Brazil imported a record quantity of fertilisers this year. Their silos are full, and prices are sliding as farmers reduce applications. European farmers are looking at reducing fertiliser use, planting less acreage or switching crops. Even livestock farmers could be negatively affected.
The EU Commission has reduced the residue limits for two neonicotinoid pesticides, clothianidin and thiamethoxam, a move which may limit EU food and animal feed imports. The new rules come into force early in 2023, but third countries will have up to three years to adapt to the new regulations.
JBS, the world’s biggest meat producer, has pulled the plug on its US plant-based meat division Planterra Foods, maker of the OZO brand, closing a factory it opened in Denver in 2021. The company will keep its plant-based operations in Brazil and Europe. Is it a bad sign for plant-based meat? Do consumers consider fake meat too woke?
Beyond Meat doesn’t think so. It is sticking to its mission of making animal-based meat obsolete with innovations, such as its forthcoming vegan steak. Meanwhile, US firms eagerly await US government permission to start marketing lab-grown meat. They expect an announcement soon.
Plant-based milk may also be coming off the boil.
Tesco, the UK supermarket chain, has accelerated its plans to halve food waste in its operations, bringing the deadline forward from 2030 to 2025. The company has linked directors’ bonuses to achieving the goal.
Rising food prices could encourage consumers to waste less but ditching “best before” labels could also help. Wired Magazine believes the solution lies in eating your garbage – making enticing dishes out of the food you would otherwise jettison.
In shipping, Cargill plans to boost its use of biofuels in its fleet and to order methanol-fuelled ships as part of its plans to cut emissions. Maersk has ordered a further six ocean-going container vessels with dual-fuel engines able to operate on green methanol, bringing their total order to 19 ships.

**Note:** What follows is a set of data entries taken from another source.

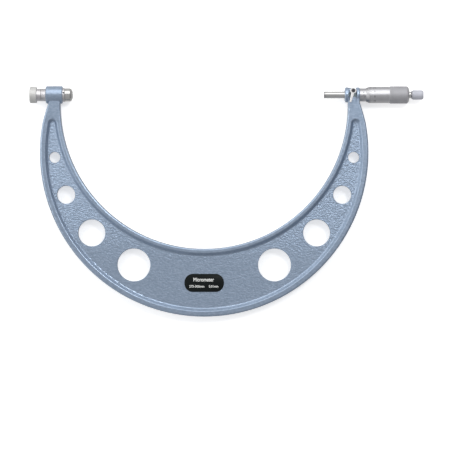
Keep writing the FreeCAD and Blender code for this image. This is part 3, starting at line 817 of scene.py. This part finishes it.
# The slots are cut only in the ring's outside, which lies within this depth of its widest radius.
RING_SKIN = 0.5
SPANNER_SLOT_LENGTH = 1.6
SPANNER_SLOT_DEPTH = 0.8
# A slot starts at each of these turns, the middle of the CAD's slot, and covers the half beyond it.
SPANNER_SLOT_STARTS = (math.radians(-35), math.radians(-215))
SPANNER_SLOT_WIDTH = math.radians(5.7)


def lock_ring():
    """Ring nut with fine turned grooves round it and two spanner slots."""
    low, high = span("sleeve_lock_ring")
    shoulder = LOCK_RING_R - LOCK_RING_BEVEL
    floor = LOCK_RING_R - RING_GROOVE_DEPTH
    outline = [(low, LOCK_RING_BORE_R), (low, shoulder), (low + LOCK_RING_BEVEL, LOCK_RING_R)]
    for groove in range(1, RING_GROOVES + 1):
        x = low + RING_GROOVE_START + groove * RING_GROOVE_PITCH
        outline += [(x - RING_GROOVE_TOP_HALF, LOCK_RING_R), (x - RING_GROOVE_FLOOR_HALF, floor),
                    (x + RING_GROOVE_FLOOR_HALF, floor), (x + RING_GROOVE_TOP_HALF, LOCK_RING_R)]
    outline += [(high - LOCK_RING_BEVEL, LOCK_RING_R), (high, shoulder), (high, LOCK_RING_BORE_R)]

    def relief(x, r, turn):
        in_slot = any((turn - start) % FULL_TURN < SPANNER_SLOT_WIDTH for start in SPANNER_SLOT_STARTS)
        if in_slot and r > LOCK_RING_R - RING_SKIN and x < low + SPANNER_SLOT_LENGTH:
            return LOCK_RING_R - SPANNER_SLOT_DEPTH - r
        return 0
    outline = soften(outline, RING_EDGE_ROUNDING, RING_EDGE_STEPS)
    obj = lathe("lock_ring", outline, LOCK_RING_SEGMENTS, relief)
    dress(obj, SATIN_STEEL)
    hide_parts("sleeve_lock_ring")
    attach(obj, "frame")


# ---- name plate ---------------------------------------------------------------------------------
PLATE_CORNER_R = 9.3
PLATE_EDGE = 0.3
# The first of the edge's two steps goes in, and starts below the face, by this share of the whole.
FIRST_STEP = 0.3
PLATE_CORNER_STEPS = 16
PLATE_SHARP_DEGREES = 60
LETTERS_SUNK = 0.05
LETTERS_PROUD = 0.02
# Text, height of a capital, width of the line, its centre from the plate's, and how much bolder it is.
PLATE_LINES = (
    ("Micrometer", 4.1, 22.8, (-0.5, 3.7), 0.10),
    ("275-300mm", 2.6, 16.6, (-8.2, -3.8), 0.05),
    ("0.01mm", 2.6, 10.4, (10.4, -3.8), 0.05),
)


def rounded_rectangle(centre, half_x, half_y, radius, z):
    """Points round a rectangle with rounded corners, at one height."""
    points = []
    for quarter, (side_x, side_y) in enumerate(((1, 1), (-1, 1), (-1, -1), (1, -1))):
        for step in range(PLATE_CORNER_STEPS + 1):
            angle = math.radians(90) * (quarter + step / PLATE_CORNER_STEPS)
            x = centre[0] + side_x * (half_x - radius) + radius * math.cos(angle)
            y = centre[1] + side_y * (half_y - radius) + radius * math.sin(angle)
            points.append((x, y, z))
    return points


def plate_body(low, high):
    """Plate with upright sides and an edge eased in two steps."""
    centre = (low + high) / 2
    half = (high - low) / 2
    slight = FIRST_STEP * PLATE_EDGE
    layers = [(0, low.z), (0, high.z - PLATE_EDGE), (slight, high.z - slight), (PLATE_EDGE, high.z)]
    points, faces = [], []
    for inset, z in layers:
        points += rounded_rectangle(centre, half.x - inset, half.y - inset, PLATE_CORNER_R - inset, z)
    count = len(points) // len(layers)
    for layer in range(len(layers) - 1):
        a = layer * count
        for step in range(count):
            after = (step + 1) % count
            faces.append((a + step, a + after, a + count + after, a + count + step))
    faces.append(list(range(count))[::-1])
    faces.append(list(range(len(points) - count, len(points))))
    return make_mesh("plate", points, faces, PLATE_SHARP_DEGREES)


def plate_letters(low, high):
    """The plate's lines of generic lettering, standing just above its face."""
    centre = (low + high) / 2
    solids = []
    for text, height, width, (x, y), weight in PLATE_LINES:
        points, faces = thicken(flat_text(text, height, width, weight), -LETTERS_SUNK, LETTERS_PROUD)
        placed = [(centre.x + x + px, centre.y + y + py, high.z + pz) for px, py, pz in points]
        solids.append((placed, faces))
    return gather("plate_lettering", solids)


def name_plate():
    """Black enamelled plate with its bright lettering."""
    low, high = (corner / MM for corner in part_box("name_plate"))
    plate = plate_body(low, high)
    dress(plate, BLACK_PLATE)
    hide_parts("name_plate")
    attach(plate, "frame")

    lettering = plate_letters(low, high)
    dress(lettering, FIGURES)
    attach(lettering, "frame")


# ---- studio -------------------------------------------------------------------------------------
FLOOR_HALF = 3000
FLOOR_GLOW = 0.50
# Name, degrees from the zenith, azimuth from +X in degrees, distance from the object's centre, size and
# power.
SOFTBOXES = (
    ("window", 52, 94, 0.62, (1.2, 0.50), 2.3),
    ("left_strip", 62, 180, 1.1, (0.9, 0.5), 2.4),
    ("key", 30, 50, 3.0, (0.6, 0.6), 20),
)
# The room's tones run from the side away from this direction, at 0, to the side towards it, at 1.
BRIGHT_SIDE = (-0.9, 0.43, 0)
WALL_TONES = [
    (0.0, (0.25, 0.25, 0.26)), (0.285, (0.42, 0.42, 0.43)), (0.5, (0.50, 0.50, 0.51)),
    (0.75, (0.70, 0.70, 0.70)), (1.0, (1.0, 1.0, 0.98))]
TABLE_TONES = [(0.0, (0.52, 0.52, 0.52)), (0.5, (0.58, 0.58, 0.58)), (1.0, (0.90, 0.90, 0.90))]
# The table gives way to the walls between these heights of the line of sight.
HORIZON = (-0.12, 0.02)


def pale_floor():
    """Nearly white floor that glows a little, so that shadows on it stay pale."""
    material, _, shader, _ = speckled(
        "studio_floor", 3, (0.86, 0.86, 0.86), (0.89, 0.89, 0.89), detail=1.0)
    shader.inputs["Roughness"].default_value = 0.9
    shader.inputs["Specular IOR Level"].default_value = 0.1
    shader.inputs["Emission Color"].default_value = (1, 1, 1, 1)
    shader.inputs["Emission Strength"].default_value = FLOOR_GLOW
    return material


def softbox(name, polar, azimuth, distance, size, power, centre):
    """Area light at an angle from the zenith and an azimuth from +X, aimed at the centre."""
    light = bpy.data.lights.new(name, "AREA")
    light.shape = "RECTANGLE"
    light.size, light.size_y = size
    light.energy = power
    obj = bpy.data.objects.new(name, light)
    bpy.context.scene.collection.objects.link(obj)
    theta, phi = math.radians(polar), math.radians(azimuth)
    way = Vector((math.sin(theta) * math.cos(phi), math.sin(theta) * math.sin(phi), math.cos(theta)))
    obj.location = Vector(centre) + way * distance
    obj.rotation_euler = (Vector(centre) - obj.location).to_track_quat("-Z", "Y").to_euler()
    obj.visible_camera = False


def studio():
    """Pale floor under the object, three softboxes and the room."""
    low, high = cad_box
    centre = (low + high) / 2
    corners = [(-FLOOR_HALF, -FLOOR_HALF, 0), (FLOOR_HALF, -FLOOR_HALF, 0),
               (FLOOR_HALF, FLOOR_HALF, 0), (-FLOOR_HALF, FLOOR_HALF, 0)]
    floor = make_mesh("floor", corners, [(0, 1, 2, 3)])
    floor.location.z = low.z
    dress(floor, pale_floor())
    floor.visible_glossy = False
    for settings in SOFTBOXES:
        softbox(*settings, centre)
    bpy.context.scene.world = room()
    bpy.context.scene.view_settings.view_transform = "Standard"


def room():
    """World for reflections: a pale room, brighter to the left and behind than in front."""
    world = bpy.data.worlds.new("studio")
    world.use_nodes = True
    tree = world.node_tree
    direction = add_node(tree, "ShaderNodeTexCoord").outputs["Generated"]
    side = add_node(tree, "ShaderNodeVectorMath", operation="DOT_PRODUCT")
    side.inputs[1].default_value = BRIGHT_SIDE
    tree.links.new(direction, side.inputs[0])
    level = add_node(tree, "ShaderNodeMapRange")
    level.inputs["From Min"].default_value = -1
    tree.links.new(side.outputs["Value"], level.inputs["Value"])
    parts = add_node(tree, "ShaderNodeSeparateXYZ")
    tree.links.new(direction, parts.inputs["Vector"])
    above = smooth_step(tree, parts.outputs["Z"], *HORIZON, 0, 1)
    mixed = add_node(tree, "ShaderNodeMix", data_type="RGBA")
    tree.links.new(above, mixed.inputs["Factor"])
    tree.links.new(ramp(tree, level.outputs["Result"], TABLE_TONES), mixed.inputs["A"])
    tree.links.new(ramp(tree, level.outputs["Result"], WALL_TONES), mixed.inputs["B"])
    tree.links.new(mixed.outputs["Result"], tree.nodes["Background"].inputs["Color"])
    return world


CAMERA_PLACE = (0.1741, -0.1494, 2.4)
LENS = 169.8
SENSOR_WIDTH = 36


def camera():
    """Straight down over the middle of the picture, from well above."""
    data = bpy.data.cameras.new("camera")
    data.lens = LENS
    data.sensor_width = SENSOR_WIDTH
    obj = bpy.data.objects.new("camera", data)
    bpy.context.scene.collection.objects.link(obj)
    obj.location = CAMERA_PLACE
    bpy.context.scene.camera = obj


dress_cad()
thimble()
thimble_scale()
sleeve_scale()
ratchet_knob()
draw_screw()
lock_ring()
name_plate()
studio()
camera()
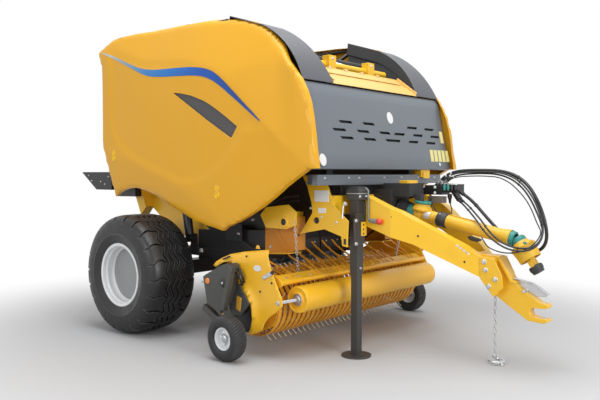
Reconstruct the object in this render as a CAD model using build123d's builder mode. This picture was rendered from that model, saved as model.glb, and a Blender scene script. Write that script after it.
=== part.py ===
from build123d import *
from math import acos, atan2, cos, hypot, pi, radians, sin, tan
import os

# Variable-chamber round baler, towed: chassis on two flotation tyres, drawbar with a parking jack,
# lifting pickup with gauge wheels, gull-wing side doors, front hood and rear tailgate.
#
# Frame: X across the machine, Y rearwards, Z up, millimetres. The origin is on the ground under the middle
# of the machine. Fore-and-aft places are written from the axle, rearwards positive, and shifted by AXLE_Y.
# Side pieces are drawn for the machine's right-hand side, which is -X, and mirrored to the left.

# ---- driving sizes ------------------------------------------------------------------------------------
AXLE_Y = 1125.0             # axle, measured from the origin

# road wheels
TYRE_R = 570.0              # outer radius, so also the height of the axle
TYRE_WIDTH = 510.0
TRACK_HALF = 1175.0         # tyre's middle plane
BEAD_R = 286.0              # where the tyre sits on the rim
RIM_R = BEAD_R + 17         # rim flange
RIM_WIDTH = 430.0
RIM_WALL = 10.0
HUB_R = 110.0
SPINDLE_R = 45.0
AXLE_BEAM = 140.0           # square axle tube

# body
WALL_X = 600.0              # inside face of the bale chamber walls
WALL = 12.0                 # chamber wall sheet
DOOR_X = 1130.0             # outer face of the side doors
DOOR_RETURN_X = 1060.0      # inner edge of the doors' folded rims
DOOR_SKIN = 8.0
PANEL_SKIN = 6.0            # hood, shoulder and roof sheet
SEAM_GAP = 11.0             # shut line between the doors and what lies between them

# pickup
REEL_Y, REEL_Z = -1470.0, 418.0
BAND_R = 270.0              # outside of the stripper bands
BAND_THICK = 6.0
BAND_WIDTH = 40.0
TINE_PITCH = 65.0
TINE_COUNT = 32
TINE_TIP_R = 310.0
TINE_R = 3.5
TINE_BAR_COUNT = 4
TINE_BAR_ORBIT = 170.0
TINE_BAR_R = 14.0
REEL_TUBE_R = 60.0
SHIELD_X = 1150.0           # outer shield, inside face
SHIELD_SHEET = 8.0
PICKUP_PLATE_X = 1065.0     # inner side plate, inside face
LIFT_Y, LIFT_Z = -980.0, 640.0      # pickup pivot, on the feed rotor's axis

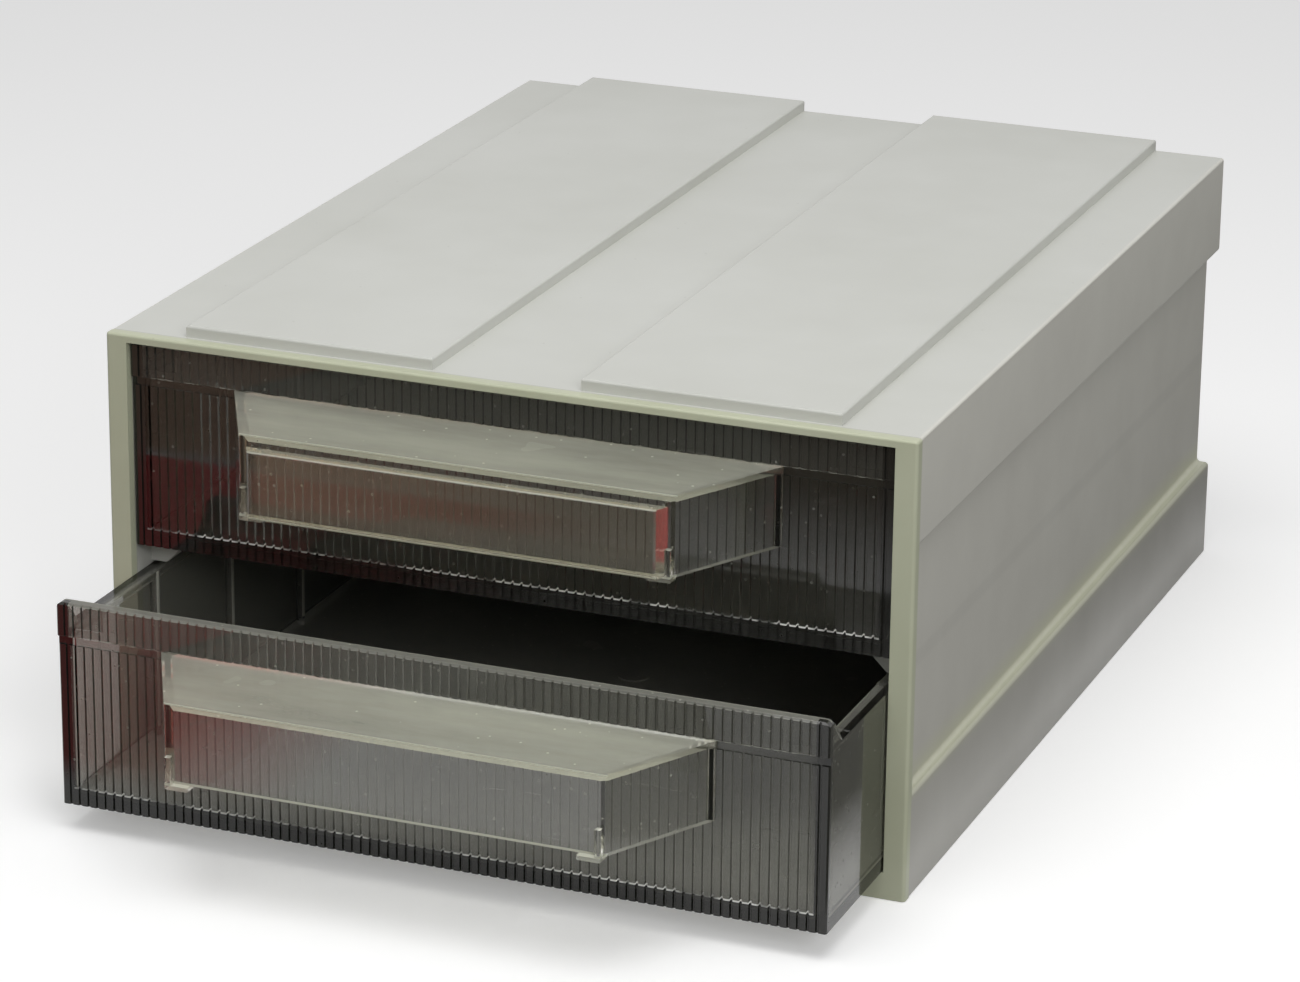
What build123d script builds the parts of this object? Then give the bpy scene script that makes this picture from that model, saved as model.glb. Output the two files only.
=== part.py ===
"""Two-drawer desktop storage cabinet: a moulded grey shell, two smoke-grey drawers with reeded
fronts, a clear hollow handle on each front and a clear label plate on the upper handle.

Frame: X to the right, Y to the rear, Z up, origin at the middle of the cabinet's base.
The cabinet's front faces -Y. The upper drawer is closed and the lower one is pulled out.
"""

import os

from build123d import *

os.makedirs("parts", exist_ok=True)

# --- cabinet shell ------------------------------------------------------------------------
cabinet_width = 272.0
cabinet_depth = 344.0
cabinet_height = 150.0  # flat top, without the raised pads
shell_wall = 2.6
stile_width = 7.2  # side members of the front frame
top_rail = 2.7  # upper member of the front frame
sill_height = 8.8  # lower member of the front frame; the lower drawer slides at this height
frame_depth = 4.0  # front frame, up to the mould's parting line
frame_lip = 0.3  # the frame stands this much proud of the sides behind it
corner_radius = 1.2
edge_radius = 0.9

side_top_band = 34.7  # full-width band at the top of each side
side_bottom_band = 34.5  # full-width band at the bottom of each side
side_recess_front = 3.4  # depth of the recessed panel between the bands, at the front
side_recess_rear = 4.6  # the same at the rear, because the panel is drafted
recess_edge_radius = 1.4  # rounded edges of the bands above and below the recessed panel
recess_inner_radius = 1.6  # where the panel meets the bands

pad_inner = 25.0  # from the middle plane to the near edge of each raised pad
pad_margin = 26.0  # from the cabinet's side to the far edge of each raised pad
pad_height = 3.85
pad_setback = 5.2  # behind the front face
pad_edge_radius = 0.8
stack_clearance = 2.0  # the base channels are this much wider than the pads, each side
guide_rib = 2.4  # ribs that bound the base channels, and the rib under the middle

rail_width = 10.2  # side rails that carry the upper drawer
rail_depth = 8.7  # at the side wall
rail_lip = 4.0  # upright inner edge of the rail, above its sloping underside
rail_setback = 14.0  # behind the front face, clear of the drawer front's corner gussets

# --- drawers ------------------------------------------------------------------------------
side_clearance = 0.4  # drawer to frame, each side
slide_clearance = 0.4  # drawer bottom above what it slides on
top_clearance = 0.4  # upper drawer front below the frame's upper member
front_gap = 0.7  # between the two drawer fronts
rear_clearance = 5.4  # behind a closed drawer
drawer_wall = 3.0
drawer_floor = 2.8
tray_drop = 9.2  # rim of the side and rear walls below the front's top
front_thickness = 3.8
front_setback = 2.0  # closed drawer front behind the cabinet's front face
lower_pull = 54.0  # how far the lower drawer stands open at rest
inner_corner_radius = 3.6  # between walls
floor_fillet = 3.0  # between walls and floor
outer_corner_radius = 1.0
rim_width = 5.2
rim_thickness = 2.2

rib_count = 84
rib_relief = 0.6
rib_crest_share = 0.66  # flat crest of each rib, as a share of the pitch
rib_groove_share = 0.12  # flat bottom of each groove
band_height = 11.2  # proud band along the top of the front
band_relief = 1.0  # the band's ribs stand this far in front of the main ribs
strip_height = 3.1  # smooth strip between the band and the main ribs
top_bevel = 0.7

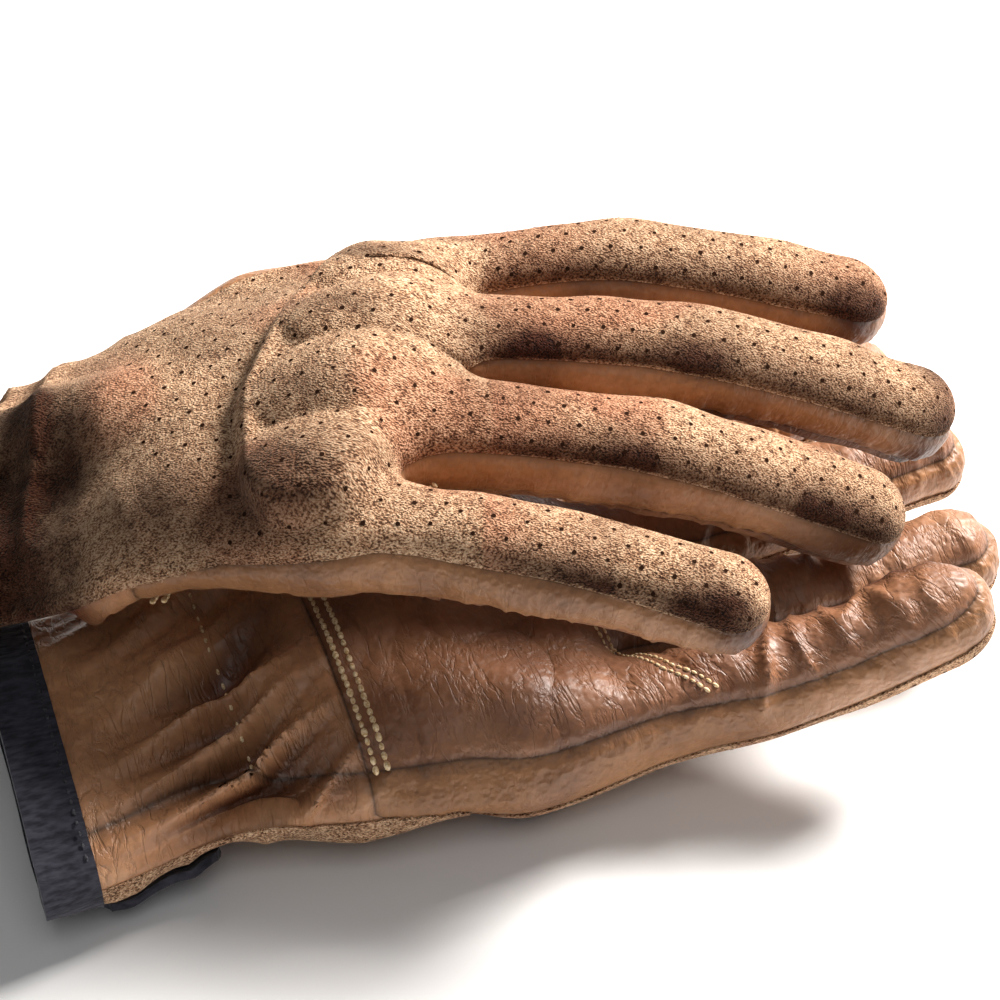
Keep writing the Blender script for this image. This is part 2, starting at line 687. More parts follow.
def normals_of(points, faces):
    corners = points[faces]
    face = np.cross(corners[:, 1] - corners[:, 0], corners[:, 2] - corners[:, 0])
    total = np.empty_like(points)
    for axis in range(3):
        total[:, axis] = np.bincount(faces.ravel(), np.repeat(face[:, axis], 3), len(points))
    return unit(total)


GLOVES = {}
for side, own in LASTS.items():
    values = own["values"]
    ahead = own["points"][:, 0] > HEEL_LINE
    seams = seam_relief(values["suede"], *SUEDE_GROOVE) * ahead
    seams += seam_relief(values["palm"], *PALM_GROOVE)
    seams += seam_relief(values["heel"], *HEEL_GROOVE) * (own["normals"][:, 2] < 0.3)
    seams += seam_relief(values["thumb"], *THUMB_GROOVE) * ahead
    rise = relief_of(own["last"], own["cut"], own["points"], own["normals"]) + seams
    if side == "left":
        rise = np.where(own["normals"][:, 2] > 0, rise * PALM_RISE_SHARE, rise)
    placed = laid(own["points"] + own["normals"] * rise[:, None], side)
    faces = own["faces"] if side == "right" else own["faces"][:, ::-1]
    GLOVES[side] = {"points": placed, "faces": faces, "normals": normals_of(placed, faces)}

# ---------------------------------------------------------------------------------------------
# Panels: every panel is a sheet of hide about 1.2 mm thick, cut along its seams. Suede laps over
# leather and stands a little proud of it. A panel's corner normals are those of the whole glove,
# so that it runs on smoothly where a moving finger's panel meets the hand's.
HIDE = 0.0012
BLEND_START = 1.0
BLEND_END = 13.0
RUBBED_SPOTS = (
    (1.3, -11.0, -33.0, 9.0, 6.5),
    (0.6, -8.0, -14.0, 9.0, 4.0),
    (0.55, -4.0, 6.0, 9.0, 4.0),
    (0.5, 0.0, 27.0, 9.0, 5.0),
    (0.9, -36.0, -30.0, 12.0, 9.0),
)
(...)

Maersk recently raised its full-year profit forecast from $24 to about $31 billion. The consultancy Drewry estimates that the entire container-shipping industry will make an operating profit of $270 billion this year, more than ten times the profit of $26 billion in 2020.
Nestlé was in the environmental news last week. The company pledged to spend more than CHF 1 billion by 2030 to source coffee sustainably, more than double the previous pledge. In a revolution for UK chocolate lovers, Nestlé will ditch the foil wrappers it has used for Quality Street for the past 86 years in favour of more environmentally-friendly paper.
The company has also scrapped the gold foil on its KitKat bars, replacing them with wrappers made with 80 per cent recycled plastic. It has also said it will stop sourcing from an Indonesian palm oil producer accused by environmental groups of land and human rights abuses.
On the financial side, Nestlé’s CEO said in an interview that the company is ready to make acquisitions in any of its business lines.
John Deere plans to build a world of fully autonomous farming by 2030, while Huawei believes smart farming is the start of sustainable food. Some argue that the future lies in vertical farming, where yields are higher than in traditional farms.
A coalition of farming and environmental groups have asked the UK government for a level playing field for food and animal welfare standards in future post-Brexit trade deals. The call follows a bitter row over the Australian deal, which the National Farmers Union (NFU) called a “betrayal” of British farmers.
As if the UK is not going through enough (many self-inflicted) difficulties, the country is suffering its worst avian flu outbreak in history. There are fears of a Christmas turkey shortage.